Some of Zorach’s Maine scenes were included in the Downtown Gallery’s New York and New England exhibition in 1930, and critics ridiculed their primitive, folk-art quality. When the new Whitney Museum of American Art purchased Maine Sheriff, a subject closely related to Christmas Mail, some referred to it as a “problem picture” and joked about its ambiguous narrative context. After the artist exhibited a series of similar paintings in her next solo show at the Downtown Gallery in 1934, a critic summarized her artistic status with backhanded praise: “Mrs. Zorach has consistently shown her acceptance of the limitations of her talents. She is not profound and does not attempt to produce important looking paintings.
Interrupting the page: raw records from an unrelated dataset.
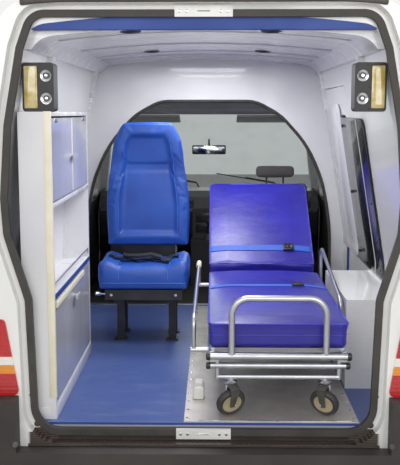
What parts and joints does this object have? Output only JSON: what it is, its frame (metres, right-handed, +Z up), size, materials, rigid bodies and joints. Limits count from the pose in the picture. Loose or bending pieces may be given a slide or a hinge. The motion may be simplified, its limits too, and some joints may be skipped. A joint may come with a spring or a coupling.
{
  "type": "ambulance",
  "caption": "Raised-roof panel-van ambulance with its rear doors open on a load space with a stretcher, attendant's seat and cabinets.",
  "frame": {"origin": "on the ground under the centre of the overall box, rear doors open", "axes": "+X to the vehicle's right, +Y forward, +Z up"},
  "size_m": [3.37, 4.856, 2.3689],
  "materials": {
    "body_white": "gloss",
    "dark_plastic": "satin",
    "seal_rubber": "matte",
    "clear_glass": "clear",
    "tail_lens": "gloss",
    "clear_lens": "gloss",
    "liner_grey": "gloss",
    "trim_blue": "gloss",
    "liner_white": "satin",
    "seat_blue": "satin",
    "mattress_vinyl": "gloss",
    "cab_cloth": "matte",
    "aluminium": "satin",
    "plate_steel": "satin",
    "dark_steel": "matte",
    "cast_metal": "rough",
    "pipe_steel": "dull",
    "caster_black": "matte",
    "tyre_rubber": "matte",
    "rim_silver": "satin",
    "beacon_blue": "gloss",
    "cabinet_grey": "gloss"
  },
  "bodies": {
    "body": {"floor_pan": "body_white", "body_side_right": "body_white", "body_side_left": "body_white", "roof": "body_white", "aperture_seal": "seal_rubber", "tail_lamps": "tail_lens", "body_glass": "clear_glass", "sliding_door": "body_white", "front_wings": "body_white", "headlamps": "clear_lens", "grille": "dark_plastic", "front_bumper": "dark_plastic", "rear_bumper": "dark_plastic", "front_suspension": "dark_steel", "engine_block": "cast_metal", "rear_axle": "dark_steel", "exhaust": "pipe_steel", "roof_liner": "liner_grey", "header_trim": "trim_blue", "bulkhead": "liner_white", "dashboard": "dark_plastic", "cab_seats": "cab_cloth", "loading_plate": "plate_steel", "stretcher_frame": "aluminium", "stretcher_legs": "aluminium", "stretcher_casters": "caster_black", "stretcher_mattress": "mattress_vinyl", "seat_frame": "dark_steel", "seat_pads": "seat_blue", "cabinet": "liner_white", "corner_lamps": "dark_plastic", "door_strikers": "dark_plastic", "beacons": "beacon_blue"},
    "door_front_right": {"front_door_right": "body_white", "front_glass_right": "clear_glass"},
    "door_front_left": {"front_door_left": "body_white", "front_glass_left": "clear_glass"},
    "door_rear_right": {"rear_door_right": "body_white", "rear_glass_right": "clear_glass"},
    "door_rear_left": {"rear_door_left": "body_white", "rear_glass_left": "clear_glass"},
    "bonnet_lid": {"bonnet": "body_white"},
    "hub_right": {"knuckle_right": "cast_metal"},
    "hub_left": {"knuckle_left": "cast_metal"},
    "steering": {"steering_wheel": "dark_plastic"},
    "backrest": {"stretcher_backrest": "aluminium", "stretcher_back_pad": "mattress_vinyl"},
    "cabinet_flap_upper": {"upper_cabinet_door": "cabinet_grey"},
    "cabinet_flap_lower": {"lower_cabinet_door": "cabinet_grey"},
    "wheel_front_right": {"tyre_front_right": "tyre_rubber", "rim_front_right": "rim_silver"},
    "wheel_front_left": {"tyre_front_left": "tyre_rubber", "rim_front_left": "rim_silver"},
    "wheel_rear_right": {"tyre_rear_right": "tyre_rubber", "rim_rear_right": "rim_silver"},
    "wheel_rear_left": {"tyre_rear_left": "tyre_rubber", "rim_rear_left": "rim_silver"}
  },
  "joints": [
    {"name": "steer_left", "type": "hinge", "parent": "body", "child": "hub_left", "pos_m": [-0.79, 1.545, 0.336], "axis": [0, 0, 1], "range_deg": [-35, 35]},
    {"name": "steer_right", "type": "hinge", "parent": "body", "child": "hub_right", "pos_m": [0.79, 1.545, 0.336], "axis": [0, 0, 1], "range_deg": [-35, 35]},
    {"name": "steering_wheel_turn", "type": "hinge", "parent": "body", "child": "steering", "pos_m": [-0.44, 0.64, 1.15], "axis": [0, 0.8829, -0.4695], "range_deg": [-525, 525]},
    {"name": "roll_front_right", "type": "hinge", "parent": "hub_right", "child": "wheel_front_right", "pos_m": [0.828, 1.545, 0.336], "axis": [1, 0, 0], "continuous": true},
    {"name": "roll_front_left", "type": "hinge", "parent": "hub_left", "child": "wheel_front_left", "pos_m": [-0.828, 1.545, 0.336], "axis": [1, 0, 0], "continuous": true},
    {"name": "roll_rear_right", "type": "hinge", "parent": "body", "child": "wheel_rear_right", "pos_m": [0.828, -1.44, 0.336], "axis": [1, 0, 0], "continuous": true},
    {"name": "roll_rear_left", "type": "hinge", "parent": "body", "child": "wheel_rear_left", "pos_m": [-0.828, -1.44, 0.336], "axis": [1, 0, 0], "continuous": true},
    {"name": "open_front_right", "type": "hinge", "parent": "body", "child": "door_front_right", "pos_m": [0.953, 1.121, 1], "axis": [0, 0, 1], "range_deg": [0, 68]},
    {"name": "open_front_left", "type": "hinge", "parent": "body", "child": "door_front_left", "pos_m": [-0.953, 1.121, 1], "axis": [0, 0, -1], "range_deg": [0, 68]},
    {"name": "close_rear_right", "type": "hinge", "parent": "body", "child": "door_rear_right", "pos_m": [0.845, -2.345, 1.3], "axis": [0, 0, 1], "range_deg": [-180, 0]},
    {"name": "close_rear_left", "type": "hinge", "parent": "body", "child": "door_rear_left", "pos_m": [-0.845, -2.345, 1.3], "axis": [0, 0, -1], "range_deg": [-180, 0]},
    {"name": "open_bonnet", "type": "hinge", "parent": "body", "child": "bonnet_lid", "pos_m": [0, 1.358, 1.154], "axis": [1, 0, 0], "range_deg": [0, 60]},
    {"name": "raise_backrest", "type": "hinge", "parent": "body", "child": "backrest", "pos_m": [0.303, -0.94, 0.817], "axis": [1, 0, 0], "range_deg": [-35, 35]},
    {"name": "open_upper_flap", "type": "hinge", "parent": "body", "child": "cabinet_flap_upper", "pos_m": [-0.61, -1.73, 1.765], "axis": [0, -1, 0], "range_deg": [0, 90]},
    {"name": "open_lower_flap", "type": "hinge", "parent": "body", "child": "cabinet_flap_lower", "pos_m": [-0.61, -1.73, 0.622], "axis": [0, 1, 0], "range_deg": [0, 90]}
  ],
  "couplings": [
    {"joint": "steer_right", "follows": "steer_left", "ratio": 1},
    {"joint": "steering_wheel_turn", "follows": "steer_left", "ratio": -15}
  ]
}
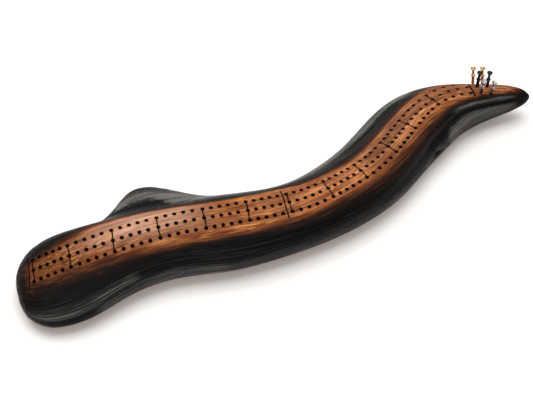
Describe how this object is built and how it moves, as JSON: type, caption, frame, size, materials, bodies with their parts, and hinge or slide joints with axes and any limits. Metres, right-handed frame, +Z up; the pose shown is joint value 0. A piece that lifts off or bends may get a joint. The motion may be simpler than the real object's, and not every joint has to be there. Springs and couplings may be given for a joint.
{
  "type": "cribbage board",
  "caption": "Curved log cribbage board with a three-row peg track, a start line, metal pegs standing in start holes and a covered peg store underneath.",
  "frame": {"origin": "on the table, under the middle of the board's box", "axes": "+X along the board from the blunt end to the pointed end, +Y towards the side with the fin, +Z up"},
  "size_m": [0.5546, 0.1464, 0.0591],
  "materials": {
    "charred_wood": "satin, golden brown along the track and charred black at the sides",
    "brass": "turned and polished",
    "black_metal": "glossy black",
    "silver_metal": "turned and polished",
    "black_rubber": "matt"
  },
  "bodies": {
    "board": {"board_body": "charred_wood", "cover_pivot_screw": "brass", "cover_catch_screw": "brass", "foot_1": "black_rubber", "foot_2": "black_rubber", "foot_3": "black_rubber", "foot_4": "black_rubber"},
    "brass_peg_a": {"brass_peg_1": "brass"},
    "brass_peg_b": {"brass_peg_2": "brass"},
    "black_peg_a": {"black_peg_1": "black_metal"},
    "black_peg_b": {"black_peg_2": "black_metal"},
    "silver_peg_a": {"silver_peg_1": "silver_metal"},
    "silver_peg_b": {"silver_peg_2": "silver_metal"},
    "cover": {"storage_cover": "brass"}
  },
  "joints": [
    {"name": "brass_peg_a_lift", "type": "slide", "parent": "board", "child": "brass_peg_a", "axis": [0.0683, 0.2097, 0.9754], "range_m": [0, 0.02]},
    {"name": "brass_peg_b_lift", "type": "slide", "parent": "board", "child": "brass_peg_b", "axis": [0.0683, 0.2097, 0.9754], "range_m": [0, 0.02]},
    {"name": "black_peg_a_lift", "type": "slide", "parent": "board", "child": "black_peg_a", "axis": [0.1334, 0.0741, 0.9883], "range_m": [0, 0.02]},
    {"name": "black_peg_b_lift", "type": "slide", "parent": "board", "child": "black_peg_b", "axis": [0.1334, 0.0741, 0.9883], "range_m": [0, 0.02]},
    {"name": "silver_peg_a_lift", "type": "slide", "parent": "board", "child": "silver_peg_a", "axis": [0.0199, -0.1191, 0.9927], "range_m": [0, 0.02]},
    {"name": "silver_peg_b_lift", "type": "slide", "parent": "board", "child": "silver_peg_b", "axis": [0.0199, -0.1191, 0.9927], "range_m": [0, 0.02]},
    {"name": "cover_swing", "type": "hinge", "parent": "board", "child": "cover", "pos_m": [-0.01585, -0.03753, 0.0024], "axis": [0, 0, 1], "range_deg": [0, 110]}
  ]
}
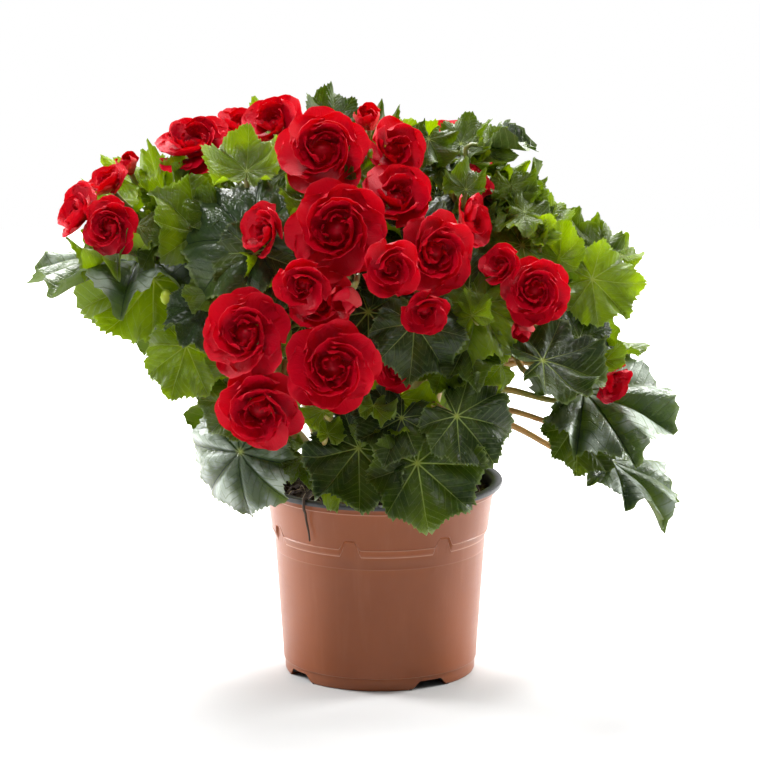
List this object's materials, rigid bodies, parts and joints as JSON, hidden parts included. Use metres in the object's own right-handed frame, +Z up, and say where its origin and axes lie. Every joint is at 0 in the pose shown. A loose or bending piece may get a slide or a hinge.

She has humor and a sense of modern anecdote, together with the more common ability to capitalize the naive accent.” However, after seeing Christmas Mail at the Directions in American Painting exhibition at the Carnegie Institute in 1941, the critic Forbes Watson declared it “well designed and refreshing.” In the intervening years, American folk art had gained wide acceptance with the public. Christmas Mail can be appreciated as a charming, picturesque, and autobiographical subject, as well as an outstanding example of Zorach’s Maine scenes.